Former U.S. Congressman John Conyers, whose 15-year fight to pass legislation that would make Dr. Martin Luther King Jr.’s birthday a federal holiday, has died. He was 90.
The longtime Michigan Democrat represented what is now the state’s 13th Congressional District (which includes parts of western Detroit) for more than 50 years. Conyers resigned in 2017.
Conyers was born in Detroit in 1929. Conyers attended Northwestern High School and returned to Detroit to get degrees at Wayne State University following military service in the Korean War. He was elected to Congress in 1965 and immediately became a forceful voice in the Civil Rights Movement, co-sponsoring the Voting Rights Act of 1965.

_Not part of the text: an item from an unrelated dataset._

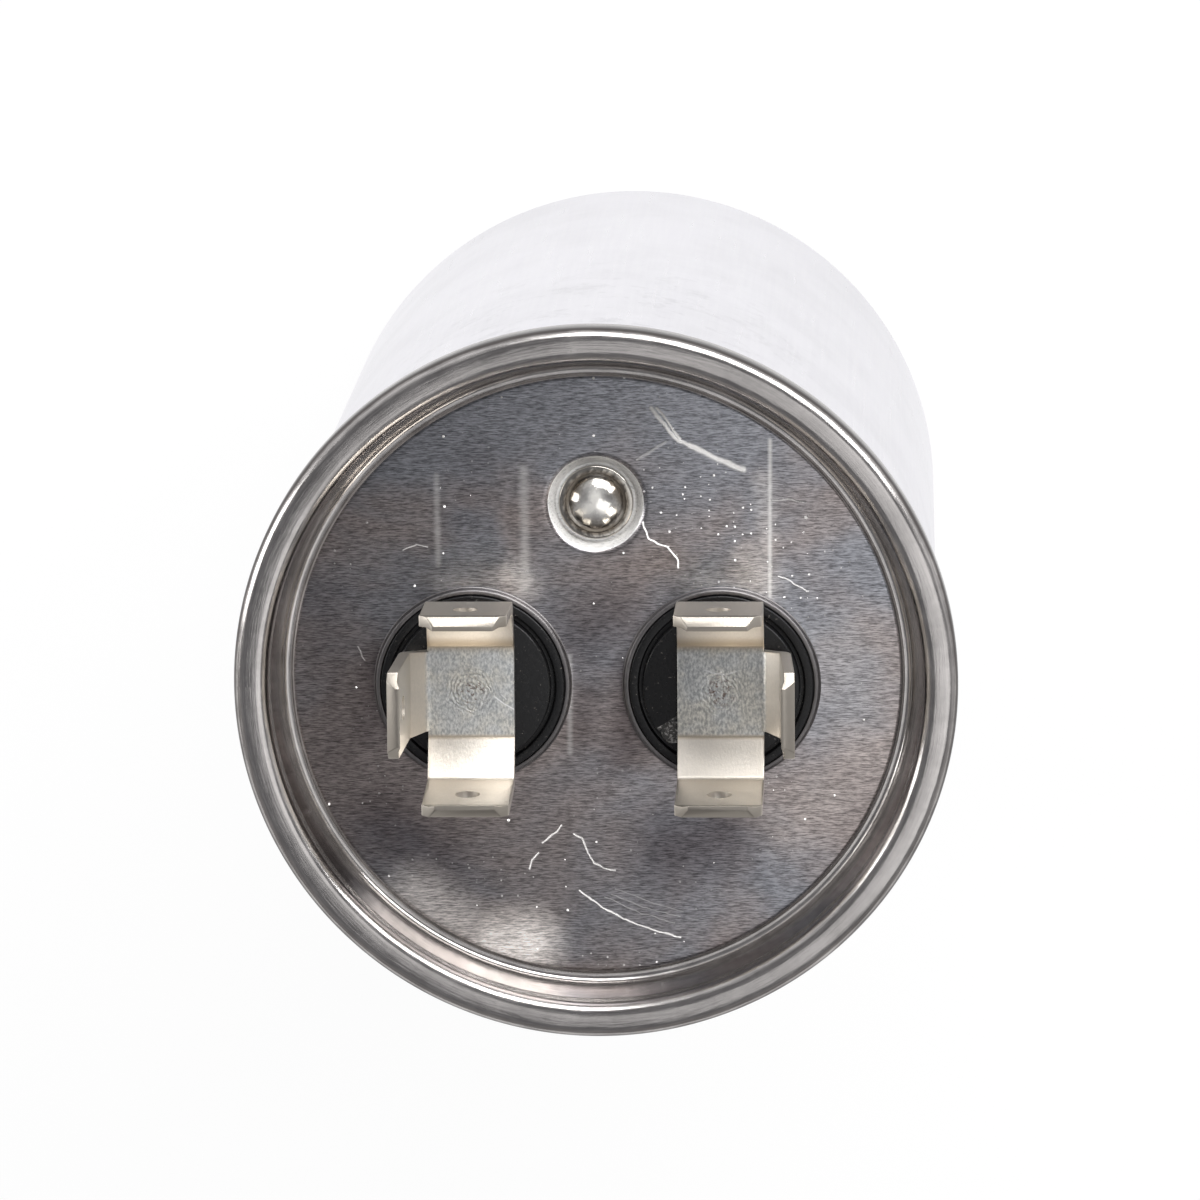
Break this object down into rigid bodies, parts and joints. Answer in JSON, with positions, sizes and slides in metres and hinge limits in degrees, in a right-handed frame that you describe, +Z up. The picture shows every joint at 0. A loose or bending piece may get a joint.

Conyers was the first African American to chair the powerful House Judiciary Committee and helped spearhead the 1994 Violence Against Women Act. He was also the third-longest-serving House member in U.S. history and the first African American to hold the title of dean, or member with the longest continuous service — a mantle he took on in 2015 after the retirement of Michigan’s John Dingell, Jr.
Conyers and 12 other African American members of the House of Representatives founded the Congressional Black Caucus in 1971.
“We always knew where he stood on issues of equality and civil rights in the fight for the people,” Rep. Rashida Tlaib, who now represents Conyers’ district, tweeted.
“Sad to hear of the passing of former Congressman John Conyers,” the Rev. Al Sharpton stated. “He worked with us on many civil rights cases as Chair of the House Judiciary Committee and helped lead the fight for the Martin Luther King [Jr.] Holiday.”
“Congressman John Conyers decades ago held the first U.S. Congressional Hearings on Racially Motivated Police Brutality; led the House Judiciary Hearings on Criminal Justice and Prison Reform in America; was co-founder of the Congressional Black Caucus (CBC); and was a leading congressional advocate for the freedom of Angela Davis, the Wilmington Ten, and all political prisoners in the United States,” remarked Dr. Benjamin F. Chavis Jr., the president and CEO of the National Newspaper Publishers Association (NNPA).
“Conyers was a constitutional scholar and political visionary whose longstanding vision for freedom, justice and equality was unparalleled in the Congress of the United States,” Chavis continued. “May God bless the freedom-fighting memory and legacy of The Honorable John Conyers.” Chavis stated.
Conyers was related to Milwaukee Times founder, the late Nathan Conyers.